Dataset extract —
::::::::::

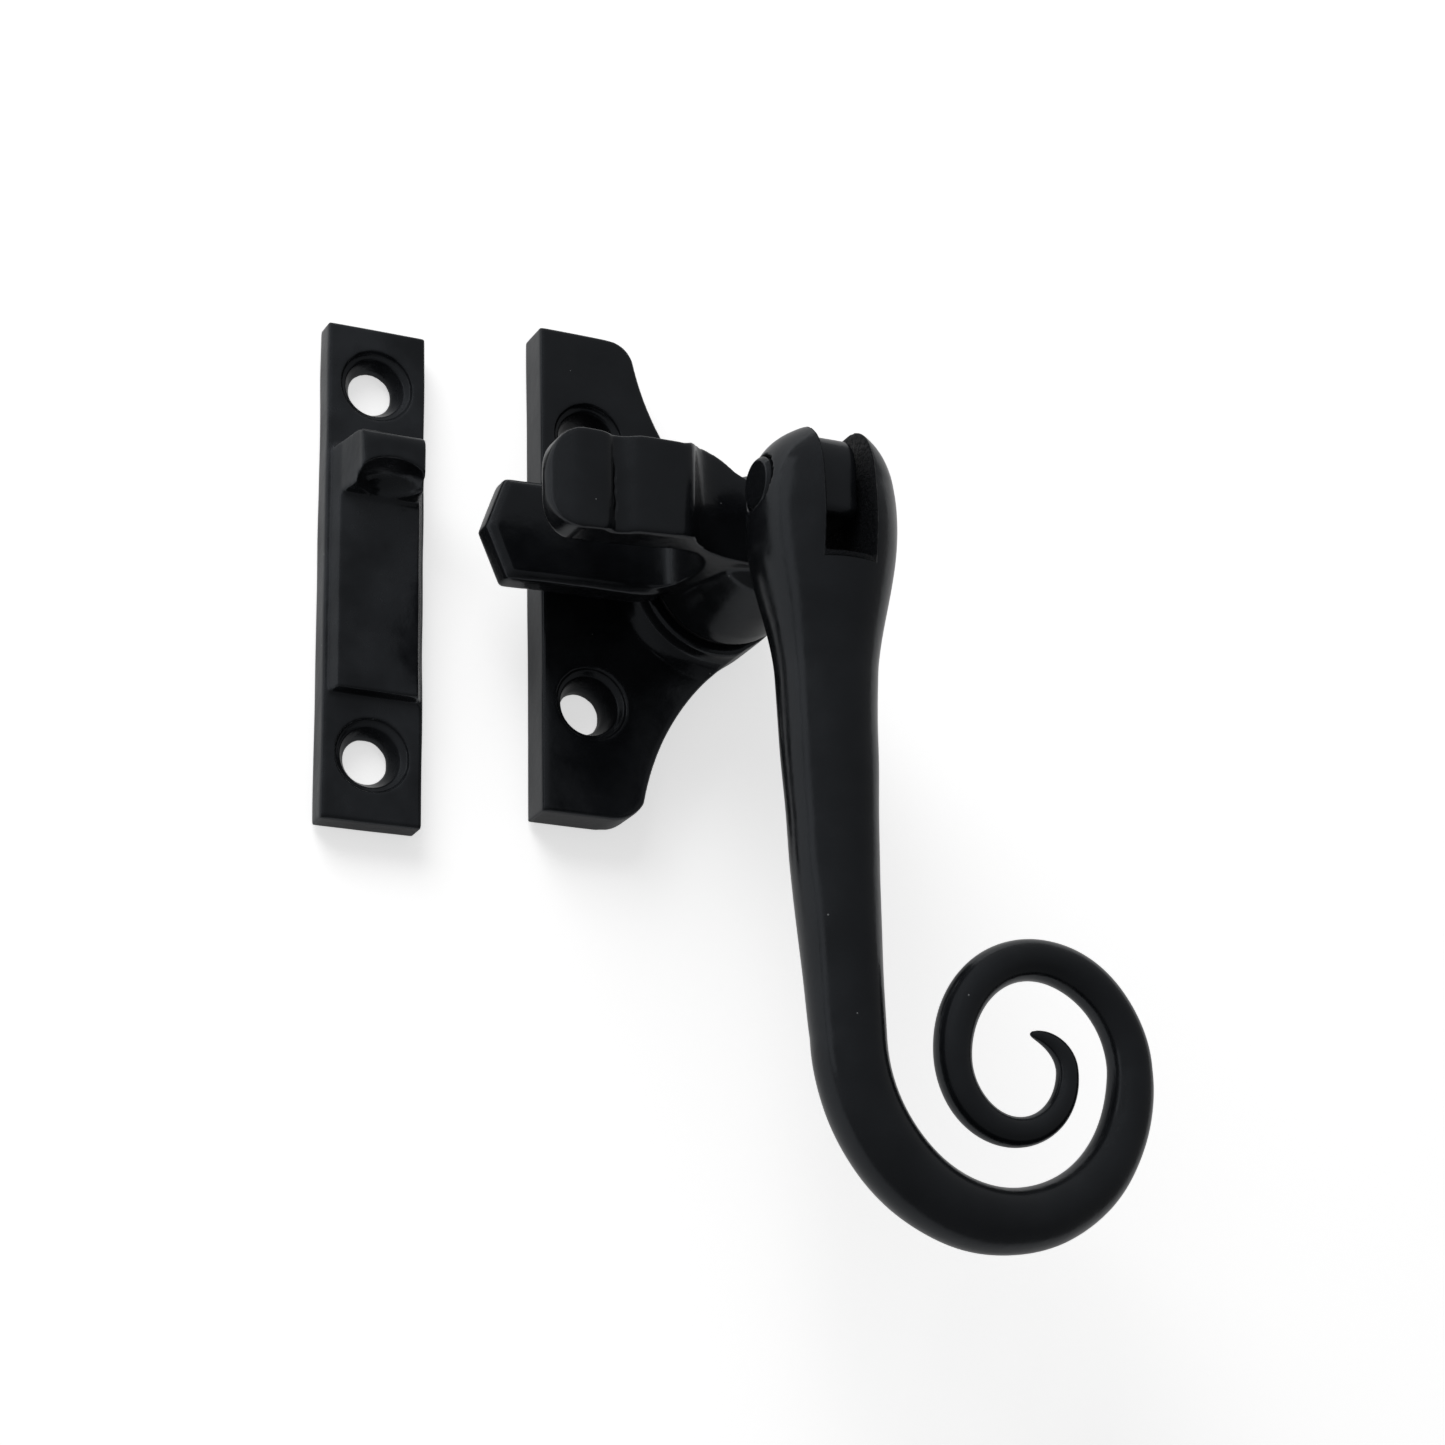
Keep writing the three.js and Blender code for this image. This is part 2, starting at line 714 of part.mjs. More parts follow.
/** The raised part from the room: straight sides, and rounded corners on top of the hook. */
function hookFace() {
  const { halfWidth, blockBottom, hookTop } = KEEP;
  const corner = 1.5;
  const shape = new THREE.Shape();
  shape.moveTo(-halfWidth, blockBottom);
  shape.lineTo(halfWidth, blockBottom);
  shape.lineTo(halfWidth, hookTop - corner);
  shape.quadraticCurveTo(halfWidth, hookTop, halfWidth - corner, hookTop);
  shape.lineTo(corner - halfWidth, hookTop);
  shape.quadraticCurveTo(-halfWidth, hookTop, -halfWidth, hookTop - corner);
  shape.closePath();
  return shape;
}

/** The hollow under the hook: an arch at its end that runs out towards the block. */
function hookScoop() {
  const { thickness, halfWidth, sideSlope, hookBottom, blockRise, hookRise, hookTaper, scoop } = KEEP;
  const hollow = new THREE.SphereGeometry(1, 36, 24);
  hollow.scale(halfWidth - sideSlope - hookTaper / 2, hookRise - blockRise - 0.4, scoop);
  hollow.translate(0, -thickness - hookRise, hookBottom);
  return solid(hollow);
}

function keepPlate() {
  const { width, height, thickness } = KEEP;
  const outline = new THREE.Shape();
  outline.moveTo(-width / 2, -height / 2);
  outline.lineTo(width / 2, -height / 2);
  outline.lineTo(width / 2, height / 2);
  outline.lineTo(-width / 2, height / 2);
  outline.closePath();
  return extrudeFlatBack(outline, thickness, PLATE.edgeRound);
}

function keep() {
  const { width, height, thickness, topHole, bottomHole, throat } = KEEP;
  const raised = extrudeAcross(hookProfile(), width)
    .intersect(extrudeUp(hookSides(), -height, height))
    .intersect(extrudeToRoom(hookFace(), 0, height));
  return cut(
    join(keepPlate(), raised),
    hookScoop(),
    screwHole(0, topHole, -thickness, throat),
    screwHole(0, bottomHole, -thickness, throat),
  );
}

// ---------------------------------------------------------------- assembly

const fibre = new THREE.MeshStandardMaterial({ color: 0x202022, roughness: 0.6 });

const fastener = new THREE.Group();
fastener.position.x = -SCREW_HOLE.x;

const keepMesh = part('keep', keep(), paint(0.28));
keepMesh.position.set(KEEP.x, 0, KEEP.z);

fastener.add(
  part('base_plate', basePlate(), paint(0.25)),
  part('thrust_washer', thrustWasher(), fibre),
  part('spring_washer', springWasher(), steel()),
  part('back_washer', backWasher(), steel()),
  part('spindle', spindle(), steel()),
  part('latch_claw', latch(), paint(0.22)),
  part('handle_pin', handlePin(), paint(0.3)),
  part('handle', handle(), paint(0.2)),
  keepMesh,
);

export default fastener;
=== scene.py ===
"""Looks of a black casement window fastener with a curled handle, and of the hook plate it closes on.

Lengths are given in millimetres and scaled by MM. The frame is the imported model's: the flat back of the base
plate is y = 0, the room is at -Y, +Z is up and the hook plate stands at -X.
"""

import math

import bmesh
import bpy
import numpy as np
from mathutils import Matrix, Vector


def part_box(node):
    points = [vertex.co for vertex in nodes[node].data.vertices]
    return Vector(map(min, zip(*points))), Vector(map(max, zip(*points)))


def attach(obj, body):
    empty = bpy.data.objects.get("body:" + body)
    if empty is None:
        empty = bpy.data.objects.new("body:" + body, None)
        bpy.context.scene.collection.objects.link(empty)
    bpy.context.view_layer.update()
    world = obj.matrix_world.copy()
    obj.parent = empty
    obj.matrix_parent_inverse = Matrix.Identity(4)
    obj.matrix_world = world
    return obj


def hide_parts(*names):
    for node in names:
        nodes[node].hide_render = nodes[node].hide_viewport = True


MM = 0.001
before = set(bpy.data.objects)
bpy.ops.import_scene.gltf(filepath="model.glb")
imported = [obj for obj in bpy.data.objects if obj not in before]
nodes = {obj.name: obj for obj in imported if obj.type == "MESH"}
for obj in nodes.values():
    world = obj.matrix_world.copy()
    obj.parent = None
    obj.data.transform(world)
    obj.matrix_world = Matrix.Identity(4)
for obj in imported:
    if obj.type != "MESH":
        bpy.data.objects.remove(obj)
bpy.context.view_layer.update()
scene = bpy.context.scene


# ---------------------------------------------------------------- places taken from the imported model

pin_low, pin_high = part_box("handle_pin")
PIN_Y = (pin_low.y + pin_high.y) / 2 / MM
spindle_low, spindle_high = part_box("spindle")
AXIS_X = (spindle_low.x + spindle_high.x) / 2 / MM


# ---------------------------------------------------------------- materials

def material(name):
    """An empty node material, its node tree and its Principled shader."""
    made = bpy.data.materials.new(name)
    made.use_nodes = True
    tree = made.node_tree
    return made, tree, tree.nodes["Principled BSDF"]


def object_coords(tree):
    return tree.nodes.new("ShaderNodeTexCoord").outputs["Object"]


def noise(tree, coords, size, detail=3.0, roughness=0.5):
    """Noise whose features are about size millimetres across."""
    node = tree.nodes.new("ShaderNodeTexNoise")
    node.inputs["Scale"].default_value = 1 / (size * MM)
    node.inputs["Detail"].default_value = detail
    node.inputs["Roughness"].default_value = roughness
    tree.links.new(coords, node.inputs["Vector"])
    return node.outputs["Fac"]


def map_range(tree, value, low, high, to_low=0.0, to_high=1.0):
    node = tree.nodes.new("ShaderNodeMapRange")
    node.inputs["From Min"].default_value = low
    node.inputs["From Max"].default_value = high
    node.inputs["To Min"].default_value = to_low
    node.inputs["To Max"].default_value = to_high
    tree.links.new(value, node.inputs["Value"])
    return node.outputs["Result"]


def mix_colour(tree, factor, first, second):
    node = tree.nodes.new("ShaderNodeMix")
    node.data_type = "RGBA"
    tree.links.new(factor, node.inputs["Factor"])
    for socket, colour in ((node.inputs["A"], first), (node.inputs["B"], second)):
        if isinstance(colour, tuple):
            socket.default_value = (*colour, 1)
        else:
            tree.links.new(colour, socket)
    return node.outputs["Result"]


def math_node(tree, operation, first, second):
    node = tree.nodes.new("ShaderNodeMath")
    node.operation = operation
    for socket, value in zip(node.inputs, (first, second)):
        if isinstance(value, (int, float)):
            socket.default_value = value
        else:
            tree.links.new(value, socket)
    return node.outputs["Value"]


def bump(tree, height, depth, strength=1.0, under=None):
    """Bumps of depth millimetres, on top of the normal given by under."""
    node = tree.nodes.new("ShaderNodeBump")
    node.inputs["Strength"].default_value = strength
    node.inputs["Distance"].default_value = depth * MM
    tree.links.new(height, node.inputs["Height"])
    if under is not None:
        tree.links.new(under, node.inputs["Normal"])
    return node.outputs["Normal"]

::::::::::

Job — Return a copy of every line that includes the word "Vector".

Worked solution —
from mathutils import Matrix, Vector
    return Vector(map(min, zip(*points))), Vector(map(max, zip(*points)))
    tree.links.new(coords, node.inputs["Vector"])